» **Task goal**:
Start at the line that has "Keep writing the" and stop at the line that has "return edge.valueAt((edge.FirstParameter +". Print those lines and all lines between them exactly, and nothing more.

(Some records)
===============

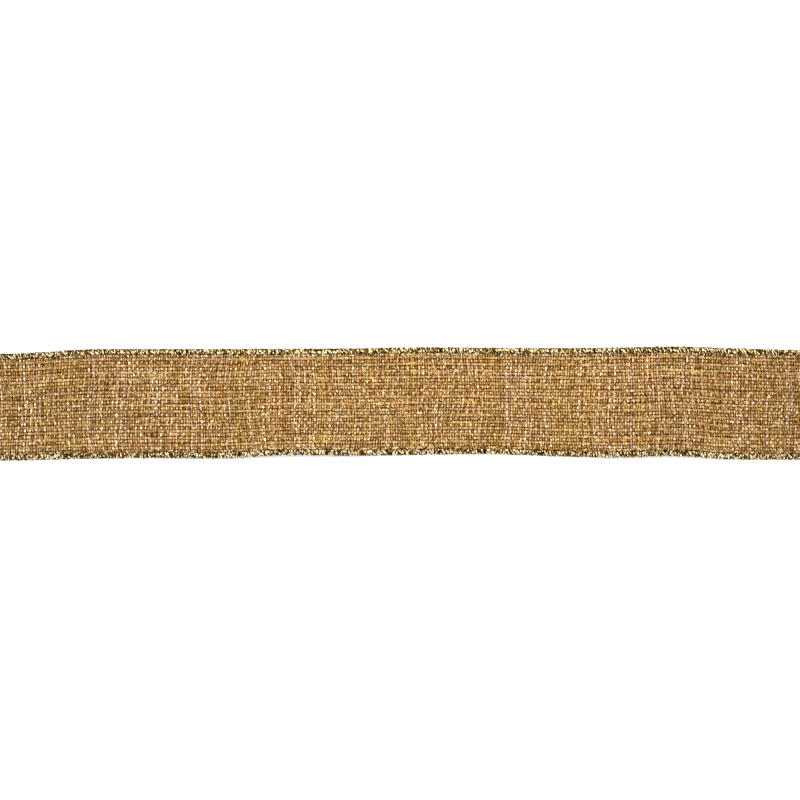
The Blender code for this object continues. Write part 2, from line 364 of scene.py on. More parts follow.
def slab(name, top, bottom, material):
    """A thin closed sheet between two grids of points."""
    rows, columns = top.shape[:2]
    count = rows * columns
    i = np.arange(rows - 1)[:, None] * columns + np.arange(columns - 1)[None, :]
    face = np.stack([i, i + columns, i + columns + 1, i + 1], axis=-1).reshape(-1, 4)
    grid = np.arange(count).reshape(rows, columns)
    rim = np.concatenate([grid[0, :-1], grid[:-1, -1], grid[-1, :0:-1], grid[:0:-1, 0]])
    after = np.roll(rim, -1)
    side = np.stack([rim, after, after + count, rim + count], axis=-1)
    return mesh_object(name, np.stack([top, bottom]), [face, face[:, ::-1] + count, side], material)


def around(angle, radius, y):
    """Points about the spool's axis; the angle starts at the bottom and goes up the +X side."""
    return np.stack(
        np.broadcast_arrays(AXIS[0] + radius * np.sin(angle), y, AXIS[2] - radius * np.cos(angle)), axis=-1
    )


def turned(name, outline, material, moved):
    """A ring about the spool's axis from a closed outline of (radius, y). moved takes the angle, radius
    and y of every point, and gives the radius and y where it really lies."""
    outline = np.array(outline)
    radius, y = moved(ROUND_ANGLES, outline[None, :, 0], outline[None, :, 1])
    rows = len(outline)
    here = np.arange(ROUND_STEPS)[:, None] * rows
    ahead = (np.arange(ROUND_STEPS)[:, None] + 1) % ROUND_STEPS * rows
    row = np.arange(rows)[None, :]
    after = (row + 1) % rows
    quads = np.stack([here + row, here + after, ahead + after, ahead + row], axis=-1).reshape(-1, 4)
    return mesh_object(name, around(ROUND_ANGLES, radius, y), [quads], material)


def plate_outline(inner, outer, low, high, corner, rim_rows=2):
    """A flat ring's cross-section, with rounded corners and this many rows on its rim and in its hole."""
    turn = np.linspace(0, math.pi / 2, 4)
    sin, cos = corner * np.sin(turn), corner * np.cos(turn)
    hole, rim = inner + corner, outer - corner
    bottom, top = low + corner, high - corner
    flat = 0.4 * MM
    radii = [hole, *np.linspace(hole + flat, rim - flat, 14), rim]
    rows = np.linspace(bottom, top, rim_rows)[1:-1]
    outline = [(r, low) for r in radii]
    outline += zip(rim + sin[1:], bottom - cos[1:])
    outline += [(outer, y) for y in rows]
    outline += zip(rim + cos[:-1], top + sin[:-1])
    outline += [(r, high) for r in reversed(radii)]
    outline += zip(hole - sin[1:], top + cos[1:])
    outline += [(inner, y) for y in reversed(rows)]
    outline += zip(hole - cos[:-1], bottom - sin[:-1])
    return outline


def ripple(rng, columns, lowest, highest):
    """Random waves round a ring, which meet where the ring closes: one set for each column."""
    total = np.zeros((ROUND_STEPS, columns))
    for waves in range(lowest, highest):
        height = rng.normal(size=(1, columns))
        phase = TURN * rng.random((1, columns))
        total += height * np.sin(waves * ROUND_ANGLES + phase)
    return total / math.sqrt(0.5 * (highest - lowest))


def ride(obj, body, slot_name, *nodes):
    """Places a finished piece on its body, with the CAD nodes that it stands for."""
    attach(obj, body)
    if nodes:
        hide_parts(*nodes)
    return obj


# ---------------------------------------------------------------- materials


def new_material(name, roughness, metallic=0.0, specular=0.5):
    made = bpy.data.materials.new(name)
    made.use_nodes = True
    nodes, links = made.node_tree.nodes, made.node_tree.links
    shader = nodes["Principled BSDF"]
    shader.inputs["Roughness"].default_value = roughness
    shader.inputs["Metallic"].default_value = metallic
    shader.inputs["Specular IOR Level"].default_value = specular
    return made, nodes, links, shader


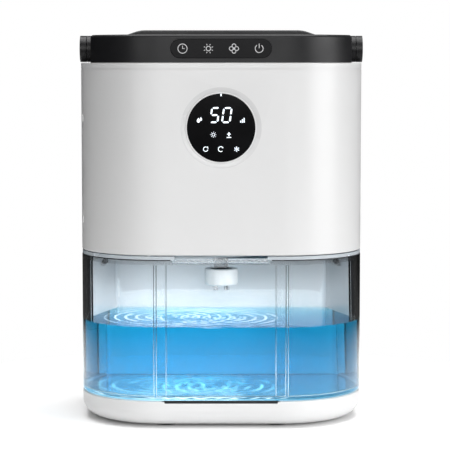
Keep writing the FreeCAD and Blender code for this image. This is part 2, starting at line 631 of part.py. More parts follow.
def upright(edge):
    box = edge.BoundBox
    return box.XLength < 1e-3 and box.YLength < 1e-3


def middle(edge):
    return edge.valueAt((edge.FirstParameter + edge.LastParameter) / 2)


def touch_strip():
    body = new_body("touch_strip")
    add(body, "XZ", FRONT, f"{FRONT} + strip_thick",
        [stadium(STRIP_HALF, STRIP_MID, "strip_high / 2")], "panel")
    soften(body, "0.35", lambda e: e.BoundBox.YMax < value(FRONT) + 0.01, "edge")


def touch_board():
    body = new_body("touch_board")
    face = f"{FRONT} + cover_wall + 0.2"
    add(body, "XZ", face, f"{face} + board_thick",
        [box(f"{STRIP_HALF} - 1", f"{STRIP_MID} - 6.5", f"{STRIP_MID} + 6")], "strip")
    add(body, "XZ", f"{face} + board_thick", f"{face} + board_thick + 3",
        [box("5", f"{STRIP_MID} - 2.5", f"{STRIP_MID} + 2.5")], "plug_socket")


def outlet_grille():
    body = new_body("outlet_grille")
    low, high = f"{COVER_TOP} - grille_height", f"{COVER_TOP} - 0.3"
    add(body, "XY", low, high, [("0", MIDDLE, f"{OUTLET_RADIUS} + 0.9"),
                                ("0", MIDDLE, f"{OUTLET_RADIUS} - 2")], "rim")
    rings = int((value(OUTLET_RADIUS) - 2) // value("ring_pitch"))
    loops = []
    for ring in range(1, rings):
        outer = f"({OUTLET_RADIUS} - 2) * {ring} / {rings} + 1"
        loops += [("0", MIDDLE, outer), ("0", MIDDLE, f"{outer} - ring_bar")]
    add(body, "XY", low, high, loops, "rings")
    bar = slab("0.1", f"{OUTLET_RADIUS} - 1", f"{MIDDLE} - ring_bar / 2",
               f"{MIDDLE} + ring_bar / 2")
    spoke = add(body, "XY", low, f"{high} - 0.6", [bar], "spoke")
    centre = draw(body, "XY", low, [("0", "0", "1")], "spoke_centre")
    centre.setExpression("AttachmentOffset.Base.y", bound(MIDDLE))
    doc.recompute()
    around = body.newObject("PartDesign::PolarPattern", "spokes")
    around.Originals = [spoke]
    around.Axis = (centre, ["N_Axis"])
    around.Angle = 360
    around.Occurrences = 10
    body.Tip = around
    doc.recompute()


# ---- handle ----

def carry_handle():
    body = new_body("carry_handle")
    outer = HANDLE_HALF
    inner = f"({HANDLE_HALF} - arm_thick)"
    back = f"{REAR} - bar_depth"
    crest = f"{COVER_TOP} + bar_rise"
    loop = [(f"-{outer}", MIDDLE), (f"-{inner}", MIDDLE), (f"-{inner}", back, "18"),
            (inner, back, "18"), (inner, MIDDLE), (outer, MIDDLE),
            (outer, REAR, "rear_radius + 0.5"), (f"-{outer}", REAR, "rear_radius + 0.5")]
    add(body, "XY", f"{PIVOT} - arm_high / 2", f"{crest} + 1", [loop], "bail")
    far = f"{HANDLE_HALF} + 10"
    low = f"{PIVOT} + arm_high / 2"
    ridge = f"({HANDLE_HALF} - crest_in)"
    over = [(f"-({far})", low), (f"-({ridge} + crest_run)", low, "26"),
            (f"-{ridge}", crest, "26"), (ridge, crest, "26"),
            (f"{ridge} + crest_run", low, "26"), (far, low),
            (far, f"{crest} + 5"), (f"-({far})", f"{crest} + 5")]
    cut(body, "XZ", f"{MIDDLE} - 5", f"{REAR} + 5", [over], "top_profile")
    floor = f"{PIVOT} - arm_high / 2"
    under = [(f"-({ridge} + 8)", f"{floor} - 5"), (f"{ridge} + 8", f"{floor} - 5"),
             (f"{ridge} + 8", floor), (f"{ridge} - 8", f"{floor} + 5", "16"),
             (f"-({ridge} - 8)", f"{floor} + 5", "16"), (f"-({ridge} + 8)", floor)]
    cut(body, "XZ", f"{back} - 20", f"{REAR} + 5", [under], "grip_relief")
    soften(body, "2", lambda e: e.Length > 3 and not upright(e)
           and abs(e.BoundBox.YMin - value(MIDDLE)) > 0.01, "soft_edges")
    for side in (-1, 1):
        ends = across(side, inner, outer)
        add(body, "YZ", ends[0], ends[1], [(MIDDLE, PIVOT, "pivot_radius")], "pivot_disc")
        cut(body, "YZ", f"{ends[0]} - 1", f"{ends[1]} + 1",
            [(MIDDLE, PIVOT, "pin_radius + run_fit")], "pivot_bore")
        ends = across(side, f"{outer} - cap_thick - 0.1", f"{outer} + 1")
        cut(body, "YZ", *ends, [(MIDDLE, PIVOT, "pivot_radius - 2")], "cap_seat")


def handle_caps():
    body = new_body("handle_caps")
    for side in (-1, 1):
        ends = across(side, f"{HANDLE_HALF} - cap_thick - 0.1", f"{HANDLE_HALF} - 0.1")
        add(body, "YZ", ends[0], ends[1], [(MIDDLE, PIVOT, "pivot_radius - 2.1")], "cap")


def handle_pins():
    body = new_body("handle_pins")
    for side in (-1, 1):
        ends = across(side, f"{COVER_HALF} - 6", f"{HANDLE_HALF} - cap_thick - 0.5")
        add(body, "YZ", ends[0], ends[1], [(MIDDLE, PIVOT, "pin_radius")], "pin")


# ---- intake at the back ----

def intake_grille():
    body = new_body("intake_grille")
    panel = box("window_half - panel_gap", f"{WINDOW_LOW} + panel_gap",
                f"{WINDOW_TOP} - panel_gap", "window_round - panel_gap")
    add(body, "XZ", f"{REAR} - wall", REAR, [panel], "panel")
    soften(body, "0.6", lambda e: e.BoundBox.YMin > value(REAR) - 0.01, "edge")
    rows = int(value(f"{WINDOW_TOP} - {WINDOW_LOW} - 16") // value("slot_pitch"))
    first = f"({WINDOW_LOW} + {WINDOW_TOP}) / 2 - {rows - 1} * slot_pitch / 2"
    pair = [slab(left, right, f"{first} - slot_high / 2", f"{first} + slot_high / 2", "1.5")
            for left, right in (("-slot_half", "-2"), ("2", "slot_half"))]
    slots = cut(body, "XZ", f"{REAR} - wall - 1", f"{REAR} + 1", pair, "slots")
    repeat(body, slots, "Z", "slot_pitch", rows)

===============

» **Complete answer**:
Keep writing the FreeCAD and Blender code for this image. This is part 2, starting at line 631 of part.py. More parts follow.
def upright(edge):
    box = edge.BoundBox
    return box.XLength < 1e-3 and box.YLength < 1e-3


def middle(edge):
    return edge.valueAt((edge.FirstParameter + edge.LastParameter) / 2)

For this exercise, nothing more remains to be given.